Usually yes, if you can pay off the balance during the 0% period. At the current average APR of 20.97%, a $5,000 balance costs about $87/month in interest. A 3% transfer fee ($150) pays for itself in under two months. Over a 15-month promo period, you save over $1,100 net. The fee is only wasted if you can't pay off the balance before the promo ends and end up at a similar or higher rate.
What happens when the 0% promotional period ends?
Any remaining balance begins accruing interest at the card's standard purchase APR — typically 18-25%. This is not retroactive; you only pay interest on the remaining balance going forward. However, the rate jump is steep. If you transferred $8,000 and still owe $4,000 when the promo ends, you'll pay about $70/month in interest at 21% APR. Plan your monthly payments to eliminate the balance before expiration.
Can I do a balance transfer with bad credit?
Most 0% APR balance transfer cards require a credit score of 670 or higher, with the best offers requiring 700+. If your score is below 670, you may still qualify for a card with a reduced promotional rate (e.g., 5-9%) rather than 0%. Alternatives for lower credit scores include debt management plans through nonprofit counseling agencies, which reduce rates to 0-8% regardless of credit score.
How many balance transfers can I do?
There's no legal limit, but practical limits exist. Each application generates a hard credit inquiry (lowering your score slightly). Card issuers may reject applicants with multiple recent transfers. Some issuers won't approve transfers from their own cards. Repeatedly transferring balances without paying them down — called 'surfing' — is a warning sign of unsustainable debt rather than a strategy.
Should I close my old credit card after a balance transfer?

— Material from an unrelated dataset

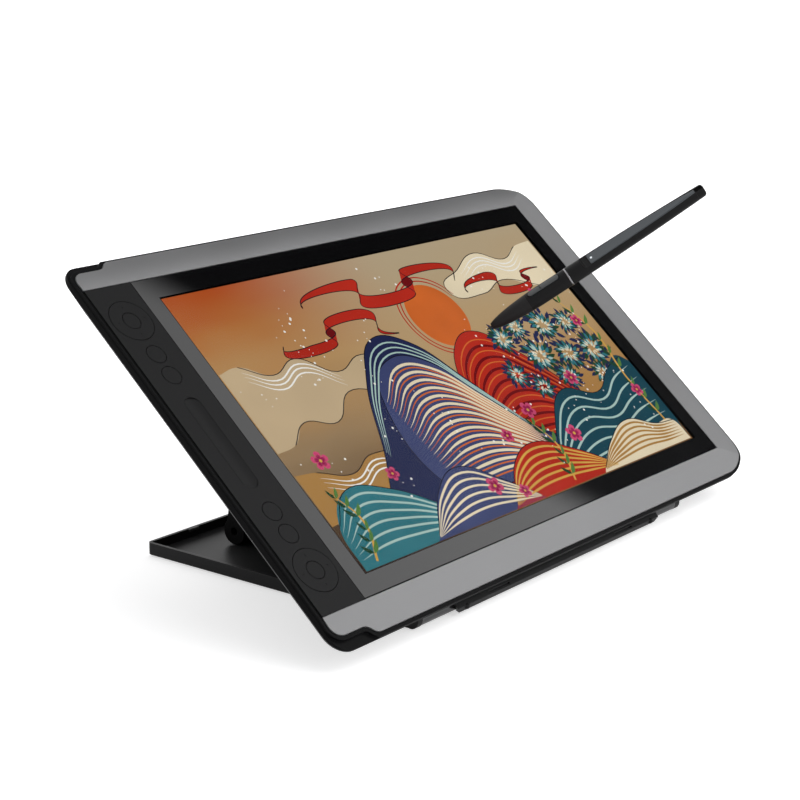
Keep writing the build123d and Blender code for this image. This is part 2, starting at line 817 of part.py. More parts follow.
def make_stand_plate():
    plate_front = hinge_behind_glass - body_thickness
    plate_rear = hinge_behind_glass - plate_back
    bar = extrude(stand_face([(-bar_reach, bar_corner_height), (-bar_face_reach, bar_face_height),
                              (-bar_lip_reach, bar_lip_height), (-bar_lip_return, plate_front),
                              (bar_root, plate_front), (bar_root, plate_rear),
                              (bar_keel_back + bar_keel, plate_rear), (bar_keel_back, -bar_keel),
                              (-bar_keel_front, -bar_keel)]),
                  plate_width / 2, both=True)
    for side in (-1, 1):
        bore = barrel_length + shaft_reach
        middle = side * (barrel_outer - bore / 2)
        bar -= Pos(middle, 0, 0) * Rot(0, 90, 0) * Cylinder(shaft_radius + running_gap, bore)
        bar -= Pos(side * (barrel_inner - barrel_gap + barrel_length / 2), 0, 0) * Rot(0, 90, 0) * Cylinder(
            barrel_radius + barrel_gap, barrel_length)
        wedge = make_face(Polyline((side * plate_width / 2, bar_face_height),
                                   (side * (plate_width / 2 - bar_end_cut), -bar_reach),
                                   (side * (plate_width / 2 + cut_over), -bar_reach),
                                   (side * (plate_width / 2 + cut_over), bar_face_height), close=True))
        bar -= Pos(0, -bar_keel_back, 0) * extrude(Plane.XZ * wedge, bar_reach + cut_over)
        facet_middle = Pos(side * bar_slot_offset, -(bar_face_reach + bar_lip_reach) / 2,
                           (bar_face_height + bar_lip_height) / 2)
        bar -= facet_middle * Rot(bar_facet_tilt, 0, 0) * Box(bar_slot_length, bar_slot_width,
                                                              2 * bar_slot_depth)
        bump = Pos(side * (plate_width / 2 - bump_inset), -bar_face_reach, bar_face_height - bump_radius / 2)
        bar += bump * Sphere(bump_radius)
    height = hinge_to_centre + body_top - plate_top_margin - bar_root
    sheet = Pos(0, bar_root + height / 2, (plate_front + plate_rear) / 2) * Box(
        plate_width, height, plate_thickness)
    sheet = fillet(sheet.edges().filter_by(Axis.Z).group_by(Axis.Y)[-1], plate_corner)
    plate = stand_on_display * (bar + sheet)
    for x, y in plate_screw_places():
        plate -= disc(plate_screw_radius + seat_gap, body_thickness - cut_over, plate_back + cut_over, x, y)
    return plate


def make_stand_rails():
    """The two rails that keep the leg's upper edge in line."""
    length = body_top - plate_top_margin - plate_corner
    rails = []
    for side in (-1, 1):
        x = -display_shift + side * (leg_width / 2 + rail_gap + rail_width / 2)
        rails.append(slab(rail_width, length, plate_back, plate_back + rail_height, x, length / 2))
    return rails


def make_plate_screws():
    screws = []
    for x, y in plate_screw_places():
        head = disc(plate_screw_head_radius, plate_back, plate_back + plate_screw_head, x, y)
        head -= extrude(Pos(x, y, -plate_back - plate_screw_head) * RegularPolygon(plate_screw_radius, 6),
                        plate_screw_head / 2)
        screws.append(head + disc(plate_screw_radius, plate_back - plate_screw_length, plate_back, x, y))
    return screws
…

Generally no. Closing a card reduces your total available credit, which increases your credit utilization ratio and can lower your score. However, keeping the card open creates temptation to use it. If you lack the discipline to leave the card unused, cutting it up while keeping the account open is a compromise. If the card has an annual fee and you won't use it, closing may make financial sense.